┌────────

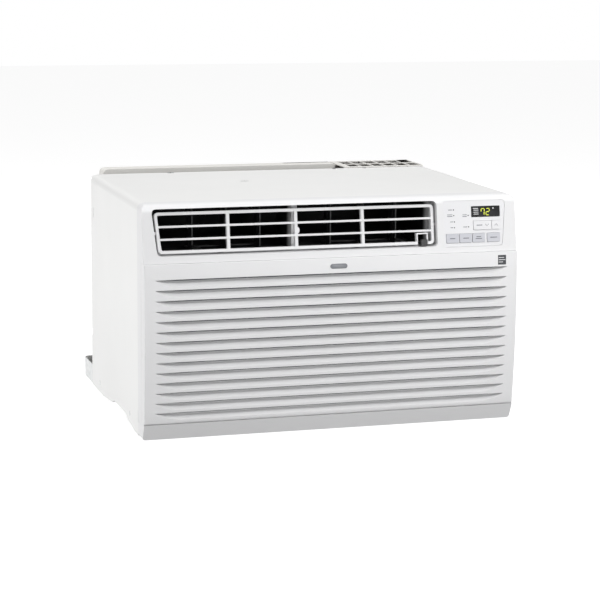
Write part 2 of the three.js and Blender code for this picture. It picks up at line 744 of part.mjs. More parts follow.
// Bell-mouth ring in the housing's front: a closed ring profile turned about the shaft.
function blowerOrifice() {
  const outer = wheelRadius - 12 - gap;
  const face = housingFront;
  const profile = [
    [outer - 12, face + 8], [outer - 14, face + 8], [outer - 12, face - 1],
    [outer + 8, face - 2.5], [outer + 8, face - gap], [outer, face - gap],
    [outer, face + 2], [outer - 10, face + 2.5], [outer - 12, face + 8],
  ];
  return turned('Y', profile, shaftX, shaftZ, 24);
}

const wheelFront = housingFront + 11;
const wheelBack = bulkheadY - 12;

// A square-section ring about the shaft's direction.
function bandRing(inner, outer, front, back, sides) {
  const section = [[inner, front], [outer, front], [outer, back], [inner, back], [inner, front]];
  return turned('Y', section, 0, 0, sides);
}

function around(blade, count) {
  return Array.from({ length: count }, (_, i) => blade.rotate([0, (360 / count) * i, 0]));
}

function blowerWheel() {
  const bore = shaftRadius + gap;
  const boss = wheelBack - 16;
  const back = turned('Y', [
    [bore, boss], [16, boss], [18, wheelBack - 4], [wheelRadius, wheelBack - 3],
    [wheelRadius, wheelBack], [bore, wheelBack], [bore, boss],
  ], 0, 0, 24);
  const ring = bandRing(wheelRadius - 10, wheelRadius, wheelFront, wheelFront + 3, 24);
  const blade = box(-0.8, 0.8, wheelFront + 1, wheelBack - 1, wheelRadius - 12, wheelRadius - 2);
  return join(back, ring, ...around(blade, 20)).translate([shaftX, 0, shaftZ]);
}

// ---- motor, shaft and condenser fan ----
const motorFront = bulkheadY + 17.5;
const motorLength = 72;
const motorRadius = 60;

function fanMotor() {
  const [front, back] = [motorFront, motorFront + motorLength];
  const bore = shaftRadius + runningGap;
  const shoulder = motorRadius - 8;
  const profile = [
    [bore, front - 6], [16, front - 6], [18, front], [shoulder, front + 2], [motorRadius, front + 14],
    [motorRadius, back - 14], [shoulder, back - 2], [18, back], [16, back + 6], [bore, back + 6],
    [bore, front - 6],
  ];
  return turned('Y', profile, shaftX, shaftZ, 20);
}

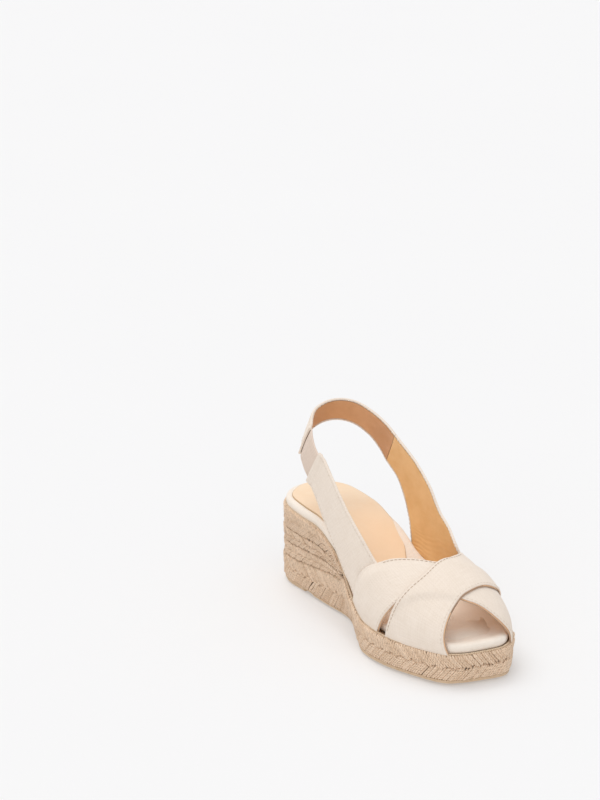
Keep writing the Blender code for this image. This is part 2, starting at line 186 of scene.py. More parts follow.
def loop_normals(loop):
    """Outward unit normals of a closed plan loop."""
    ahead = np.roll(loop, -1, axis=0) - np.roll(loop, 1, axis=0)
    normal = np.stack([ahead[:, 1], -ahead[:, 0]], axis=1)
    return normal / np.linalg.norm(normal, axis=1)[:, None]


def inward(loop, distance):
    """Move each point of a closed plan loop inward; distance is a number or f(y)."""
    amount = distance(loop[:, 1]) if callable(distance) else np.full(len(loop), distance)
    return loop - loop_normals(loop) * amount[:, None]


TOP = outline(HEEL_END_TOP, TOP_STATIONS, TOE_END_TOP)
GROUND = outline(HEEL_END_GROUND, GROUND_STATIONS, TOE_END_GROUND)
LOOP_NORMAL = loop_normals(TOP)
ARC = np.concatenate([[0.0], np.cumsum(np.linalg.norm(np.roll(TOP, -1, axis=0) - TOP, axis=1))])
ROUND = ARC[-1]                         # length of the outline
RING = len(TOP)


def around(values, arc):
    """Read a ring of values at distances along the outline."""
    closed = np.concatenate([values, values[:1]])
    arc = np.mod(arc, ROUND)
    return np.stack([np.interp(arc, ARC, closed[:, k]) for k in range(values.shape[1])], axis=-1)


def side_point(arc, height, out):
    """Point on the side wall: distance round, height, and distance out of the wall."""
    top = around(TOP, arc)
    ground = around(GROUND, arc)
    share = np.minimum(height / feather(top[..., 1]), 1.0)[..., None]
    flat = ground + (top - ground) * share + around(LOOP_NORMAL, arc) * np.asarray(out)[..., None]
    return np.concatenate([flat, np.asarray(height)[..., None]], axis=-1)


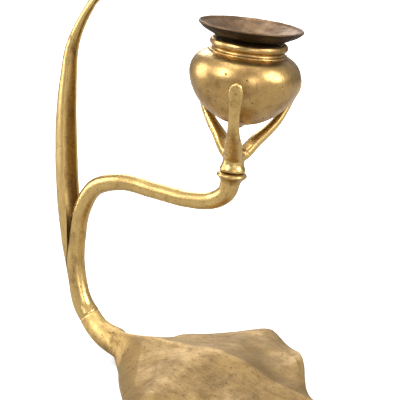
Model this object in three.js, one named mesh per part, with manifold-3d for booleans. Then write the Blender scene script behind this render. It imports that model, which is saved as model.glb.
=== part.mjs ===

└────────

### Aim of the exercise
Print the listing above in full, exactly as it is.

### Task response
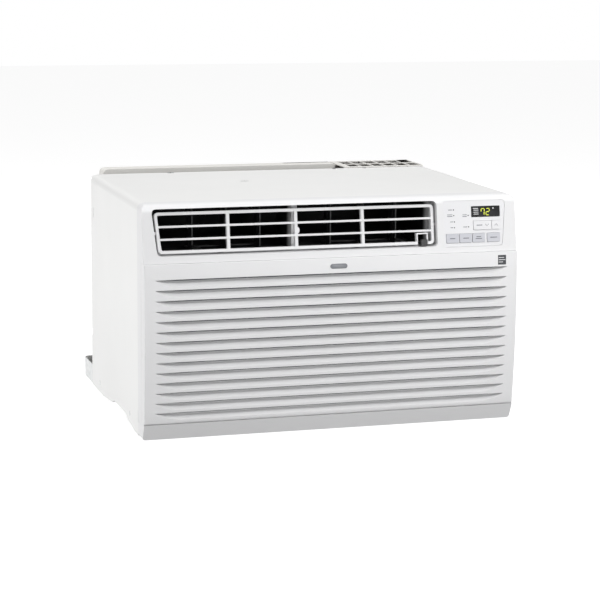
Write part 2 of the three.js and Blender code for this picture. It picks up at line 744 of part.mjs. More parts follow.
// Bell-mouth ring in the housing's front: a closed ring profile turned about the shaft.
function blowerOrifice() {
  const outer = wheelRadius - 12 - gap;
  const face = housingFront;
  const profile = [
    [outer - 12, face + 8], [outer - 14, face + 8], [outer - 12, face - 1],
    [outer + 8, face - 2.5], [outer + 8, face - gap], [outer, face - gap],
    [outer, face + 2], [outer - 10, face + 2.5], [outer - 12, face + 8],
  ];
  return turned('Y', profile, shaftX, shaftZ, 24);
}

const wheelFront = housingFront + 11;
const wheelBack = bulkheadY - 12;

// A square-section ring about the shaft's direction.
function bandRing(inner, outer, front, back, sides) {
  const section = [[inner, front], [outer, front], [outer, back], [inner, back], [inner, front]];
  return turned('Y', section, 0, 0, sides);
}

function around(blade, count) {
  return Array.from({ length: count }, (_, i) => blade.rotate([0, (360 / count) * i, 0]));
}

function blowerWheel() {
  const bore = shaftRadius + gap;
  const boss = wheelBack - 16;
  const back = turned('Y', [
    [bore, boss], [16, boss], [18, wheelBack - 4], [wheelRadius, wheelBack - 3],
    [wheelRadius, wheelBack], [bore, wheelBack], [bore, boss],
  ], 0, 0, 24);
  const ring = bandRing(wheelRadius - 10, wheelRadius, wheelFront, wheelFront + 3, 24);
  const blade = box(-0.8, 0.8, wheelFront + 1, wheelBack - 1, wheelRadius - 12, wheelRadius - 2);
  return join(back, ring, ...around(blade, 20)).translate([shaftX, 0, shaftZ]);
}

// ---- motor, shaft and condenser fan ----
const motorFront = bulkheadY + 17.5;
const motorLength = 72;
const motorRadius = 60;

function fanMotor() {
  const [front, back] = [motorFront, motorFront + motorLength];
  const bore = shaftRadius + runningGap;
  const shoulder = motorRadius - 8;
  const profile = [
    [bore, front - 6], [16, front - 6], [18, front], [shoulder, front + 2], [motorRadius, front + 14],
    [motorRadius, back - 14], [shoulder, back - 2], [18, back], [16, back + 6], [bore, back + 6],
    [bore, front - 6],
  ];
  return turned('Y', profile, shaftX, shaftZ, 20);
}

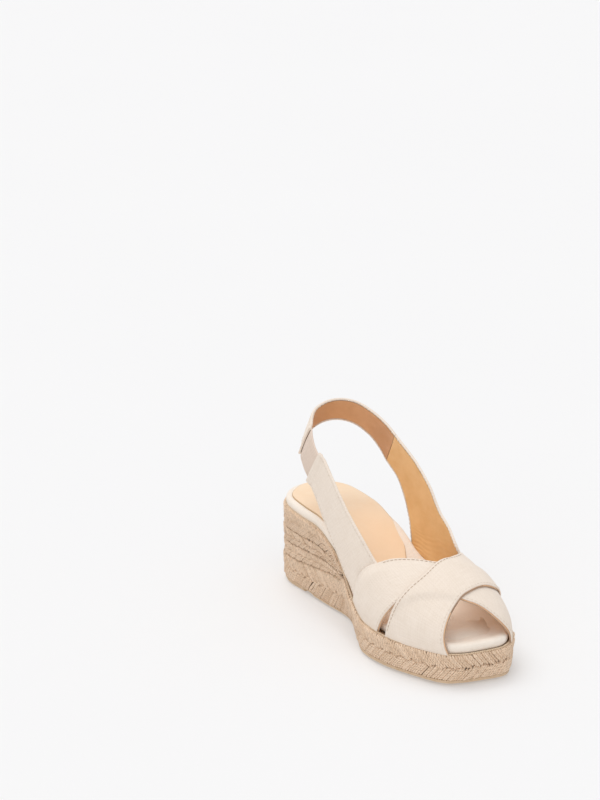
Keep writing the Blender code for this image. This is part 2, starting at line 186 of scene.py. More parts follow.
def loop_normals(loop):
    """Outward unit normals of a closed plan loop."""
    ahead = np.roll(loop, -1, axis=0) - np.roll(loop, 1, axis=0)
    normal = np.stack([ahead[:, 1], -ahead[:, 0]], axis=1)
    return normal / np.linalg.norm(normal, axis=1)[:, None]


def inward(loop, distance):
    """Move each point of a closed plan loop inward; distance is a number or f(y)."""
    amount = distance(loop[:, 1]) if callable(distance) else np.full(len(loop), distance)
    return loop - loop_normals(loop) * amount[:, None]


TOP = outline(HEEL_END_TOP, TOP_STATIONS, TOE_END_TOP)
GROUND = outline(HEEL_END_GROUND, GROUND_STATIONS, TOE_END_GROUND)
LOOP_NORMAL = loop_normals(TOP)
ARC = np.concatenate([[0.0], np.cumsum(np.linalg.norm(np.roll(TOP, -1, axis=0) - TOP, axis=1))])
ROUND = ARC[-1]                         # length of the outline
RING = len(TOP)


def around(values, arc):
    """Read a ring of values at distances along the outline."""
    closed = np.concatenate([values, values[:1]])
    arc = np.mod(arc, ROUND)
    return np.stack([np.interp(arc, ARC, closed[:, k]) for k in range(values.shape[1])], axis=-1)


def side_point(arc, height, out):
    """Point on the side wall: distance round, height, and distance out of the wall."""
    top = around(TOP, arc)
    ground = around(GROUND, arc)
    share = np.minimum(height / feather(top[..., 1]), 1.0)[..., None]
    flat = ground + (top - ground) * share + around(LOOP_NORMAL, arc) * np.asarray(out)[..., None]
    return np.concatenate([flat, np.asarray(height)[..., None]], axis=-1)


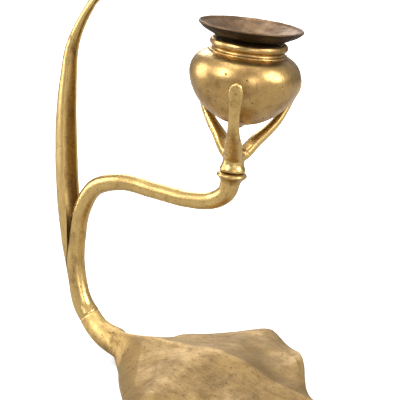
Model this object in three.js, one named mesh per part, with manifold-3d for booleans. Then write the Blender scene script behind this render. It imports that model, which is saved as model.glb.
=== part.mjs ===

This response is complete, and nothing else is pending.